Now is the time when we seem to forget everything else we are doing and all things focus on year 11 and GCSE revision.

At the end of the day of course it is our students who actually need to do the revision, but we need to be mindful that many of them may still not really be clear on how to revise.


We also have the problem that much research shows that students are not good at recognising the most effective learning strategies, and the activities that they tend to favour are not necessarily those that give the best results (eg (1)  Adams et al, 2014). My first tip for maths revision therefore would be to explain this to your students - learning is hard, and if it feels easy it is probably because you are not learning as much!


Analogies are also useful to help students understand what they should be doing and why. Imagine if you were about to run a long distance race, say a half marathon. You would start your training well in advance of the race, you’d build up your distance and the number of runs you do each week, and by the time you reached race day you would be very comfortable running the 13.1 miles (21 km) required. You wouldn’t leave it all until the last minute, just trying on your new trainers the week before the race! It is the same with revision: little and often is the best way to go about it.


For maths I propose that there should be two main aspects to revision for maths GCSE.


1. Learning facts

There are things in maths that at this stage just need to be remembered: common equivalent fractions, decimals and percentages, definitions like “prime”, “factor” and “multiple”, the names of 2D and 3D shapes and the angle rules to name just a few.


Students should spend a little time each day quizzing themselves on all of these facts. There are numerous websites and apps available now to help students do this as well as specific practice books, and some revision guides also contain retrieval qDeb Friis, uestions. Making flash cards is a good idea, but I think it is important to pair down the information on each card - there are commercially available sets of cards which seem to have entire procedures on each one, I’m not sure these are really useful!

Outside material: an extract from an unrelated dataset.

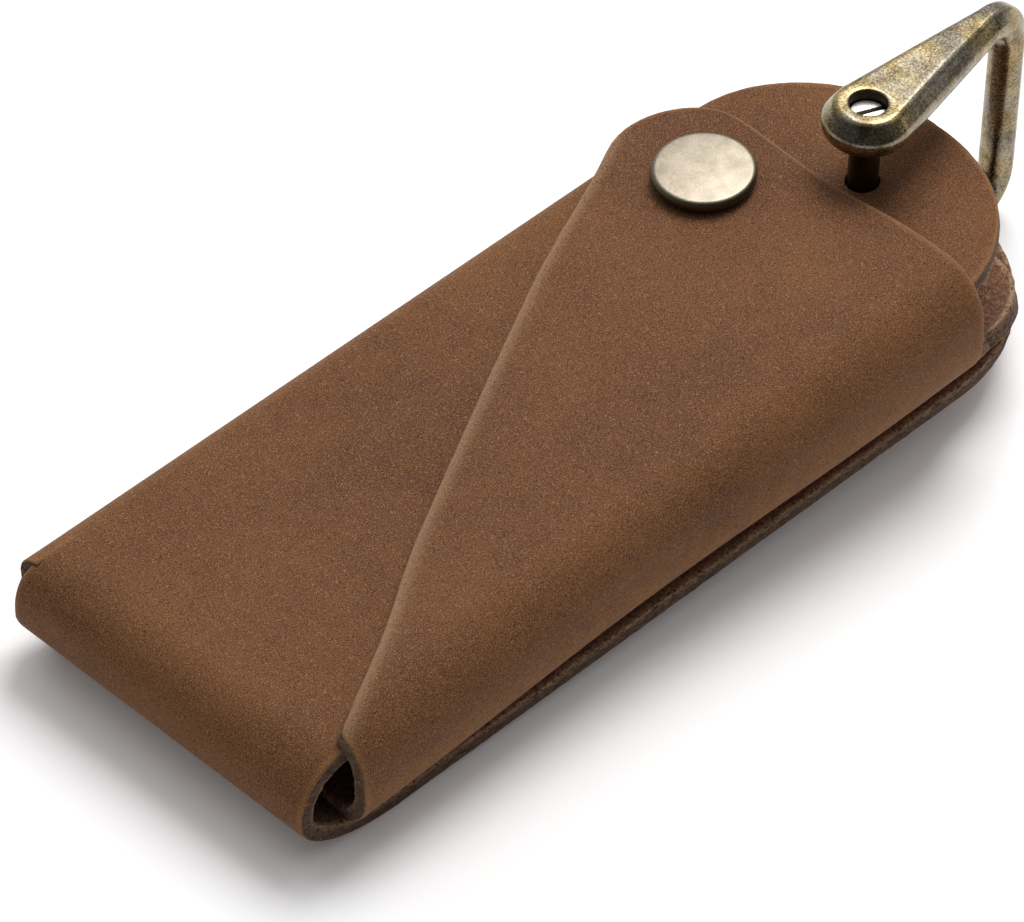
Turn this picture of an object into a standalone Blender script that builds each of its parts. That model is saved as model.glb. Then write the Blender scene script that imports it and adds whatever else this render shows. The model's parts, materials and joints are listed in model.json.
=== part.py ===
# A leather key case on a brass shackle.
# One piece of thick leather is folded into a flat tube for keys: a bottom strip turns over at the
# nose into the top panel, and a wing on the top panel's back edge wraps round underneath and up the
# front, where its flap closes with a snap. A slotted screw pin holds the leather in the shackle.
#
# World frame: metres, +Z up. The case lies on z = 0 along X, with the shackle towards +X, and the
# origin is on that surface at the centre of the footprint.
# Case frame: the same axes turned by the case's lean, because the shackle's lower arm lifts the
# leather at one end. x runs from the axis of the nose fold, y from the strip's centre line, and z
# from the strip's underside.

import math

import bmesh
import bpy
from mathutils import Vector

MM = 0.001

# Leather
LEATHER = 2.0 * MM              # thickness of the hide
LAYER_GAP = 0.3 * MM            # between layers that lie on each other
STRIP_WIDTH = 45.6 * MM         # bottom strip, nose and top panel
NOSE_RADIUS = 7.3 * MM          # outside of the nose fold
NOSE_TO_PIN = 102.6 * MM        # nose axis to pin axis
PIN_SIDE = 1.0 * MM             # pin axis off the strip's centre line, towards the front
TAB_REACH = 13.6 * MM           # pin axis to the end of the round tab
TAB_POWER = 2.15                # 2 makes the tab's end a half circle, more makes it squarer
STRIP_REACH = 17.8 * MM         # pin axis to the end of the bottom strip
TAB_HEIGHT = 16.6 * MM          # top panel's outside over the strip's underside, at the pin
BACK_BULGE_NOSE = 2.5 * MM      # back fold past the strip's edge, at the nose
BACK_BULGE_PIN = 0.8 * MM       # the same at the pin
BACK_SHOULDER = 3.5 * MM        # back fold's upper radius
BACK_HEEL = 4.3 * MM            # back fold's lower radius
BACK_TONGUE = 5.3 * MM          # back fold's cut end past the nose axis
FRONT_BULGE_NOSE = 3.0 * MM     # front fold past the strip's edge, at the nose
FRONT_BULGE_PIN = 2.8 * MM      # the same at the pin
FRONT_WAIST = 0.9 * MM          # the front fold draws in by this much between nose and pin
WAIST_LENGTH = 88.0 * MM        # from the nose axis to where it is full again
FRONT_SHOULDER_NOSE = 7.0 * MM  # front fold's upper radius at the nose
FRONT_SHOULDER_PIN = 6.5 * MM
FRONT_HEEL_NOSE = 6.0 * MM      # front fold's lower radius at the nose
FRONT_HEEL_PIN = 8.5 * MM
MIDDLE_REACH = 12.0 * MM        # pin axis to the end of the middle panel
MIDDLE_HALF = 23.0 * MM         # half the width of the middle panel's end
MIDDLE_CORNER = 12.1 * MM       # radius of that end's corners
MIDDLE_NECK = 4.3 * MM          # length over which the end narrows into the folds
PIN_HOLE_RADIUS = 2.35 * MM     # hole in each leather layer

# Flap
FLAP_LIFT = 1.0 * MM            # the closed snap holds the flap this far off the top panel
FLAP_TIP_RADIUS = 9.8 * MM
FLAP_TIP_BACK = 13.9 * MM       # centre of the rounded tip, towards the nose from the pin
FLAP_TIP_SIDE = 13.8 * MM       # the same, towards the back edge from the centre line
FLAP_SLANT = math.radians(28.0) # long cut edge, from the case's length
FLAP_END_SLANT = math.radians(2.5)  # short cut edge, from square
HINGE_GAP = 0.3 * MM            # between the flap and the fold that it bends from

# Snap, heights from the top panel's outside
SNAP_BACK = 14.4 * MM           # snap axis, towards the nose from the pin
SNAP_SIDE = 10.3 * MM           # the same, towards the back edge
CAP_RADIUS = 6.25 * MM
CAP_HEIGHT = 1.7 * MM
CAP_CROWN = 0.15 * MM           # rise of the face from its edge to its middle
CAP_ROUNDING = 0.65 * MM        # edge of the face
CAP_SHELL = 0.4 * MM
WASHER_RADIUS = 4.5 * MM
WASHER_THICKNESS = 0.3 * MM
POST_RADIUS = 1.5 * MM
POST_BORE = 0.9 * MM
POST_FLARE = 2.1 * MM
SOCKET_RADIUS = 4.8 * MM
SOCKET_BODY = 3.9 * MM
SOCKET_CAVITY = 3.2 * MM
SOCKET_LIP = 2.65 * MM
SOCKET_HEIGHT = 1.7 * MM
SOCKET_ROOF = 0.3 * MM
SPRING_WIRE = 0.22 * MM         # wire radius
SPRING_RADIUS = 2.9 * MM
SPRING_SPLIT = math.radians(32)
STUD_RADIUS = 4.6 * MM
STUD_FLANGE = 0.5 * MM
STUD_BALL = 2.3 * MM
STUD_HEIGHT = 1.0 * MM          # ball over the top panel
STUD_BORE = 1.6 * MM
EYELET_RADIUS = 4.4 * MM
EYELET_TUBE = 1.3 * MM
EYELET_BORE = 0.8 * MM
EYELET_FLANGE = 0.5 * MM
SNAP_GAP = 0.3 * MM             # metal to leather and stud to socket
SNAP_HOLE_GAP = 0.4 * MM        # leather hole round a post or tube

# Shackle and pin
ARM_THICKNESS = 5.0 * MM
ARM_SPACING = 29.2 * MM         # arm centre to arm centre
EYE_RADIUS = 5.4 * MM
BOW_RADIUS = 2.15 * MM
BOW_REACH = 27.8 * MM           # pin axis to bow axis
FLAT_REACH = 12.0 * MM          # the arms keep their full thickness this far past the pin
BEND_RADIUS = 5.1 * MM          # bow's corners, on the centre line
SHACKLE_TURN = math.radians(5.8)    # where the shackle lies, towards the back edge
PIN_RADIUS = 1.85 * MM
PIN_HEAD_RADIUS = 2.15 * MM
PIN_HEAD_HEIGHT = 1.6 * MM
PIN_HEAD_RECESS = 1.4 * MM      # head below the eye's face
PIN_THREAD_RADIUS = 1.6 * MM
PIN_CLEARANCE = 0.15 * MM       # radial, in both eyes
PIN_END_RECESS = 0.4 * MM       # pin's end above the lower eye's face
PIN_CHAMFER = 0.3 * MM
SLOT_WIDTH = 0.6 * MM
SLOT_DEPTH = 0.8 * MM
SLOT_TURN = math.radians(-21)   # where the slot stops when the screw is tight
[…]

Students should be asking family and friends to test them, and using the Leitner system (2) with flashcards so that the intervals between review are increased. What is written on the flashcards will vary dramatically depending on the student, for some it may only be the names of the circle theorems and the more complex index laws, for others it might be much more basic vocabulary and number facts.


Do not include things they already know, this is a great way for students to waste time thinking they are doing something useful!

2. Practicing questions

In order to be able to do maths, students need to do maths! Encourage students to start by going through each topic in turn, making sure they know the basic facts, and then following this up with questions relating to this topic. Revision guides are a great way to do this as the contents page provides a ready-made checklist, but make sure the guide includes a reasonable amount of both short and long answer questions. It is important to mark them, and if any are wrong and the student cannot figure out why they should obviously ask for help.


Every so often students should do questions from a past exam paper – any paper will do as long as it is the correct tier. This will help students to get used to identifying which topics they need to use when the questions are all mixed up. It is useful to discuss with students the strategies they can try if they don’t know where to start. Encourage them to keep calm, and write down any maths they can think of that might be related to the question.


There are lots of resources that teachers can use in class to help with this - for example goal free questions or backwards faded papers. It may be useful for students to break a paper down into sections and start by aiming to get the first ten questions of each paper completely correct all the time. As they get more confident, move further through the papers.


All of this should of course start well in advance of the exam, and revision should be seen as an ongoing task with students aiming to be doing a little bit of maths each day for as long as possible before exams start. Imagine how much they will already know if they do this from the start of the GCSE course!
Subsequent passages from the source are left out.